Records with modeling code:
■ ■ ■ ■ ■
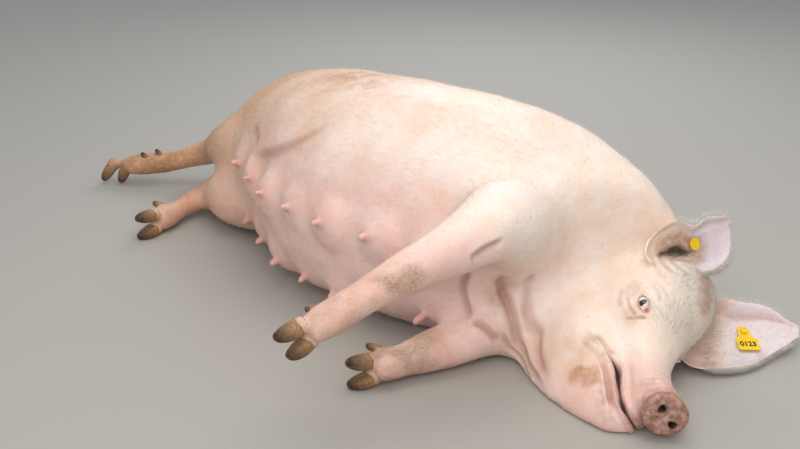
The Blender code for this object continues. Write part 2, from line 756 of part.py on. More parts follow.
def flag(name, place, out, hang, group):
    """A plate that widens away from the pin it hangs on."""
    side = out.cross(hang)
    corners = [place + hang * x + side * y for x, y in FLAG_OUTLINE]
    corners += [place + hang * x - side * y for x, y in reversed(FLAG_OUTLINE)]
    bm = bmesh.new()
    face = bm.faces.new([bm.verts.new(corner) for corner in corners])
    pushed = bmesh.ops.extrude_face_region(bm, geom=[face])
    lifted = [item for item in pushed["geom"] if isinstance(item, bmesh.types.BMVert)]
    bmesh.ops.translate(bm, verts=lifted, vec=out * FLAG_THICKNESS)
    return new_object(name, bm, group)


def tags(ear_right, ear_left, cutters, group):
    """A round button in her right ear and a plate with its stud in her left."""
    out = ear_axes(EAR_RIGHT)[2]
    front = on_ear(ear_right, EAR_RIGHT, TAG_RIGHT["pin"])
    off = SHEET_OFF + STUD_THICKNESS / 2
    pin_hole(ear_right, front, out, cutters)
    behind = EAR_THICKNESS + off
    made = [stud("tag_right_button", front, out, (off, behind), TAG_RIGHT["head"], group)]
    front = on_ear(ear_left, EAR_LEFT, TAG_LEFT["pin"])
    feet = [on_ear(ear_left, EAR_LEFT, place) for place in TAG_LEFT["feet"]]
    hang = ((feet[0] + feet[1]) / 2 - front).normalized()
    out = (feet[1] - front).cross(feet[0] - front).normalized()
    out *= math.copysign(1.0, out.dot(ear_axes(EAR_LEFT)[2]))
    pin_hole(ear_left, front, out, cutters)
    plate = flag("tag_left_flag", front + out * FLAG_LIFT, out, hang, group)
    pin_hole(plate, front, out, cutters)
    ahead = FLAG_LIFT + FLAG_THICKNESS + STUD_OFF + STUD_THICKNESS / 2
    made.append(plate)
    made.append(stud("tag_left_stud", front, out, (ahead, behind), TAG_LEFT["head"], group))
    return made


# ---------------------------------------------------------------- finishing
def cleaned(obj):
    """Takes out what the cuts left too small to matter."""
    bm = bmesh.new()
    bm.from_mesh(obj.data)
    bmesh.ops.triangulate(bm, faces=bm.faces[:])
    bmesh.ops.remove_doubles(bm, verts=bm.verts, dist=MERGE)
    bmesh.ops.dissolve_degenerate(bm, edges=bm.edges, dist=MERGE)
    bmesh.ops.recalc_face_normals(bm, faces=bm.faces)
    bm.to_mesh(obj.data)
    bm.free()


def centred(objects):
    """Brings the middle of her footprint to the origin."""
    places = [vert.co for obj in objects for vert in obj.data.vertices]
    low = Vector([min(place[axis] for place in places) for axis in range(3)])
    high = Vector([max(place[axis] for place in places) for axis in range(3)])
    shift = Vector((-(low.x + high.x) / 2, -(low.y + high.y) / 2, -low.z))
    for obj in objects:
        obj.data.transform(Matrix.Translation(shift))


def finish(objects):
    """Gives each object its own material, and rounds the look of those that are round."""
    for obj in objects:
        kind = next(kind for kind in LOOKS if obj.name.startswith(kind))
        colour, roughness, smooth = LOOKS[kind]
        obj.data.materials.clear()
        obj.data.materials.append(new_material(obj.name + "_surface", colour, roughness))
        for face in obj.data.polygons:
            face.use_smooth = smooth


def main():
    clear_scene()
    flesh = new_collection("flesh")
    cutters = new_collection("cutters")
    sow = new_collection("sow")
    trunk_core(flesh)
    head_core("skull_core", SKULL, flesh)
    head_core("jaw_core", JAW, flesh)
    disc_core(flesh)
    udder_cores(flesh)
    limb("foreleg_right", FORELEG_RIGHT, flesh)
    limb("foreleg_left", FORELEG_LEFT, flesh)
    limb("hindleg_right", HINDLEG_RIGHT, flesh)
    limb("hindleg_left", HINDLEG_LEFT, flesh)
    body = thinned(merged("body", flesh), FLESH_TRIANGLES)
    rest_on_floor(body)
    added = new_collection("teats")
    teats(added)
    boolean(body, added, "UNION")
    grown = clearance(body, cutters)
    openings = new_collection("openings")
    face_openings(openings)
    boolean(body, openings)
    parting = new_collection("parting")
    plates(parting)
    boolean(body, parting)
    parted(body, sow)
    for name, place in EYES.items():
        ball(name, head_point(*sunk_eye(place)), (EYE_RADIUS,) * 3, HEAD_AXES, sow, 16, 8)
    lower_eye = head_point(*sunk_eye(EYES["eye_left"]))
    room = ball("eye_room", lower_eye, (EYE_ROOM,) * 3, HEAD_AXES, cutters)
    ears = [ear("ear_right", EAR_RIGHT, sow), ear("ear_left", EAR_LEFT, sow)]
    boolean(ears[1], room)
    for obj in [*ears, limb("tail", TAIL, sow, TAIL_SIDES, 3), *claws(sow)]:
        boolean(obj, grown)
        rest_on_floor(obj)
    tags(*ears, cutters, sow)
    for group in (added, openings, parting, cutters):
        for obj in group.objects:
            hide_cutter(obj)
    for obj in sow.objects:
        cleaned(obj)
    centred(sow.objects)
    finish(sow.objects)


main()
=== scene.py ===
import math

import bmesh
import bpy
import numpy as np
from mathutils import Matrix, Vector, noise
from mathutils.bvhtree import BVHTree
from mathutils.kdtree import KDTree


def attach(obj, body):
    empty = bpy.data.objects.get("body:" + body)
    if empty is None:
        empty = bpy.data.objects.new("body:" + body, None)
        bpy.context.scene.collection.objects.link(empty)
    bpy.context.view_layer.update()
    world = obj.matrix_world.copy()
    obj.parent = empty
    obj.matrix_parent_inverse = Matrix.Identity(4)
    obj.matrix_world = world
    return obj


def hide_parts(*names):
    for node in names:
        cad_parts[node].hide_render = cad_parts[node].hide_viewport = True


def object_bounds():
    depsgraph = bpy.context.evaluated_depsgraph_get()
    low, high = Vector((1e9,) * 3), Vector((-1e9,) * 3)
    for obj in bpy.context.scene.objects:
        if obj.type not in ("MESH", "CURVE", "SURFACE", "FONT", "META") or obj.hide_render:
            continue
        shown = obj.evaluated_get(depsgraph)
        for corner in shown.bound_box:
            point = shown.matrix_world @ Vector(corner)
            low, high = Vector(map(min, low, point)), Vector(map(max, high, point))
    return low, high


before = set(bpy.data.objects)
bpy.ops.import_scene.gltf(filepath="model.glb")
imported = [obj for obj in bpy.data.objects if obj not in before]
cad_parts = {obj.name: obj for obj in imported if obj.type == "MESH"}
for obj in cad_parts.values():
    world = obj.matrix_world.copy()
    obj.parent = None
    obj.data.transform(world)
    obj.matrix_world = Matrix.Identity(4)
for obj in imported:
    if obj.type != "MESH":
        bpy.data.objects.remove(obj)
cadLow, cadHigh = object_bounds()
rng = np.random.default_rng(11)

# The head's own axes: x from the poll to the snout, y to her left, z up through the forehead.
shift = np.array((-0.0929, 0.0876, 0.0))  # from the modelling axes to the frame
headPoll = np.array((0.834, 0.286, 0.142)) + shift
headForward = np.array((0.726, -0.687, -0.043))
headForward /= np.linalg.norm(headForward)
headLeft = np.array((0.345, 0.417, -0.841))
headUp = np.cross(headForward, headLeft)
headUp /= np.linalg.norm(headUp)
headLeft = np.cross(headUp, headForward)
headAxes = np.stack((headForward, headLeft, headUp))


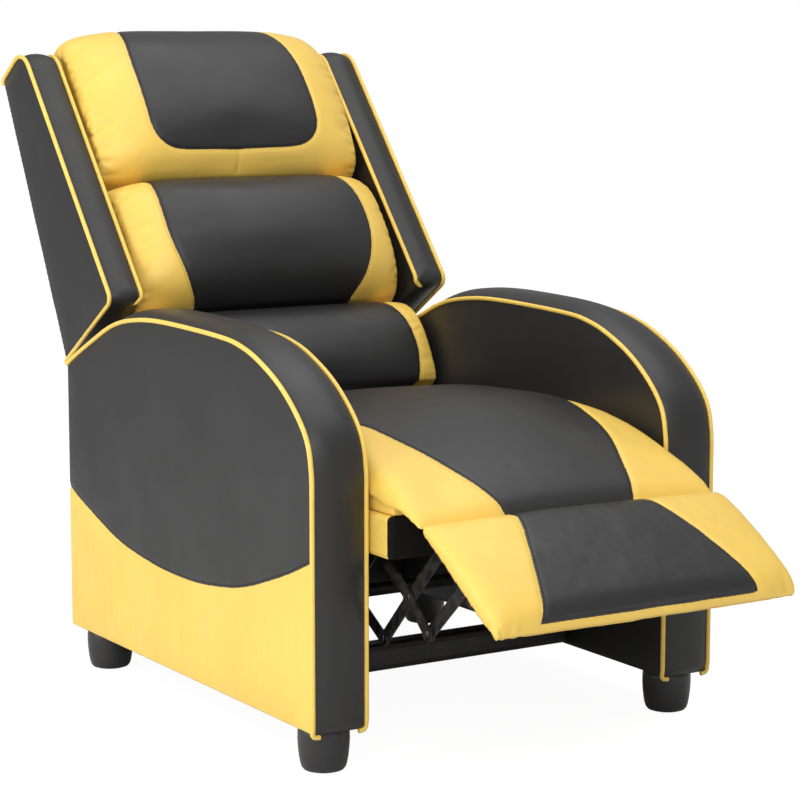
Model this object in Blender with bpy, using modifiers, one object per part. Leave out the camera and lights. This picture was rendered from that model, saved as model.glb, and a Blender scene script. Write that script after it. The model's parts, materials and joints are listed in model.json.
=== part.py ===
"""Push-back recliner armchair, footrest out and back part reclined.

Metres, +Z up, the front of the chair faces -Y, left is -X. All pieces are drawn in the chair's own
frame: X = 0 is the middle of the seat, Y = 0 the front face of the arms, Z = 0 the floor. The last
step sets the whole chair with the middle of its box over the origin.
"""

from math import atan2, cos, hypot, pi, radians, sin, tan

import bmesh
import bpy
from mathutils import Euler, Vector

MM = 0.001

# Driving dimensions

CHAIR_WIDTH = 660 * MM
ARM_DEPTH = 750 * MM
ARM_TOP = 563 * MM
ARM_BOTTOM = 59 * MM
ARM_THICKNESS = 80 * MM
BACK_TILT = radians(33)
BACK_PIVOT_INSET = 150 * MM
BACK_PIVOT_Y = ARM_DEPTH - BACK_PIVOT_INSET
BACK_PIVOT_Z = 330 * MM
BACK_PIVOT = (BACK_PIVOT_Y, BACK_PIVOT_Z)
SEAT_FRONT = -49 * MM
SEAT_INSET = 25 * MM
SEAT_REAR = BACK_PIVOT_Y - SEAT_INSET
SEAT_BOTTOM = 292 * MM
SEAT_BOX_TOP = 350 * MM
FOOTREST_LENGTH = 204 * MM
FOOTREST_SLOPE = radians(32.6)

# Clearances between touching pieces, round the pivots and beside the arms

GAP = 0.3 * MM
PIN_PLAY = 0.4 * MM
OPEN_PIN_PLAY = 0.9 * MM
SIDE_GAP = 1 * MM
OVERRUN = 5 * MM

# Arms

PIPING_RADIUS = 3.5 * MM
BEAD_OFFSET = (PIPING_RADIUS + GAP) * sin(radians(45))
ARM_OUTER_X = CHAIR_WIDTH / 2 - BEAD_OFFSET
ARM_INNER_X = ARM_OUTER_X - ARM_THICKNESS
ARM_CROWN = 9 * MM
PANEL_THICKNESS = 3 * MM
# Sections across the arm, as shares of half its thickness
SLAB_SHARES = (-1, -0.8, -0.4, 0, 0.4, 0.8, 1)
# Rear corner to front, as shares of the arm's depth and of its height above its bottom
ARM_TOP_SHARES = [
    (1.0, 0.81), (0.965, 0.838), (0.88, 0.897), (0.787, 0.956), (0.697, 0.986), (0.568, 1.0),
    (0.333, 0.994), (0.243, 0.978), (0.175, 0.946), (0.107, 0.897), (0.047, 0.829), (0.012, 0.762), (0.0, 0.68),
]
# Front to rear, as shares of the arm's depth and of its height above its bottom
PANEL_SEAM_SHARES = [
    (0.0, 0.46), (0.073, 0.413), (0.145, 0.375), (0.22, 0.339), (0.297, 0.313), (0.416, 0.292), (0.5, 0.288),
    (0.583, 0.292), (0.669, 0.304), (0.76, 0.325), (0.85, 0.363), (0.943, 0.409), (1.0, 0.436),
]

# Feet and cross rails

FOOT_TOP_RADIUS = 34 * MM
FOOT_BOTTOM_RADIUS = 28.5 * MM
FOOT_EDGE = 5 * MM
FOOT_FRONT_Y = 42 * MM
FOOT_REAR_INSET = 52 * MM
FOOT_REAR_Y = ARM_DEPTH - FOOT_REAR_INSET
FOOT_SIDES = 20
RAIL_HEIGHT = 40 * MM
RAIL_BOTTOM = 64 * MM
RAIL_ROUND = 9 * MM
FRONT_RAIL_Y = 246 * MM
REAR_RAIL_INSET = 41 * MM
REAR_RAIL_Y = ARM_DEPTH - REAR_RAIL_INSET
REAR_RAIL_THICKNESS = 18 * MM
REAR_RAIL_HEIGHT = 140 * MM
WOOD_ROUND = 3 * MM

# Steel parts of the mechanism: one sheet thickness, rivets and eyes of one size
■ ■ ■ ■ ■
## Stated goal
Each line from the one holding "plates(parting)" to the one holding "cad_parts[node].hide_render = cad_parts[node].hide_viewport", those two included, is to be transcribed exactly, and no other line.

## Task response
    plates(parting)
    boolean(body, parting)
    parted(body, sow)
    for name, place in EYES.items():
        ball(name, head_point(*sunk_eye(place)), (EYE_RADIUS,) * 3, HEAD_AXES, sow, 16, 8)
    lower_eye = head_point(*sunk_eye(EYES["eye_left"]))
    room = ball("eye_room", lower_eye, (EYE_ROOM,) * 3, HEAD_AXES, cutters)
    ears = [ear("ear_right", EAR_RIGHT, sow), ear("ear_left", EAR_LEFT, sow)]
    boolean(ears[1], room)
    for obj in [*ears, limb("tail", TAIL, sow, TAIL_SIDES, 3), *claws(sow)]:
        boolean(obj, grown)
        rest_on_floor(obj)
    tags(*ears, cutters, sow)
    for group in (added, openings, parting, cutters):
        for obj in group.objects:
            hide_cutter(obj)
    for obj in sow.objects:
        cleaned(obj)
    centred(sow.objects)
    finish(sow.objects)


main()
=== scene.py ===
import math

import bmesh
import bpy
import numpy as np
from mathutils import Matrix, Vector, noise
from mathutils.bvhtree import BVHTree
from mathutils.kdtree import KDTree


def attach(obj, body):
    empty = bpy.data.objects.get("body:" + body)
    if empty is None:
        empty = bpy.data.objects.new("body:" + body, None)
        bpy.context.scene.collection.objects.link(empty)
    bpy.context.view_layer.update()
    world = obj.matrix_world.copy()
    obj.parent = empty
    obj.matrix_parent_inverse = Matrix.Identity(4)
    obj.matrix_world = world
    return obj


def hide_parts(*names):
    for node in names:
        cad_parts[node].hide_render = cad_parts[node].hide_viewport = True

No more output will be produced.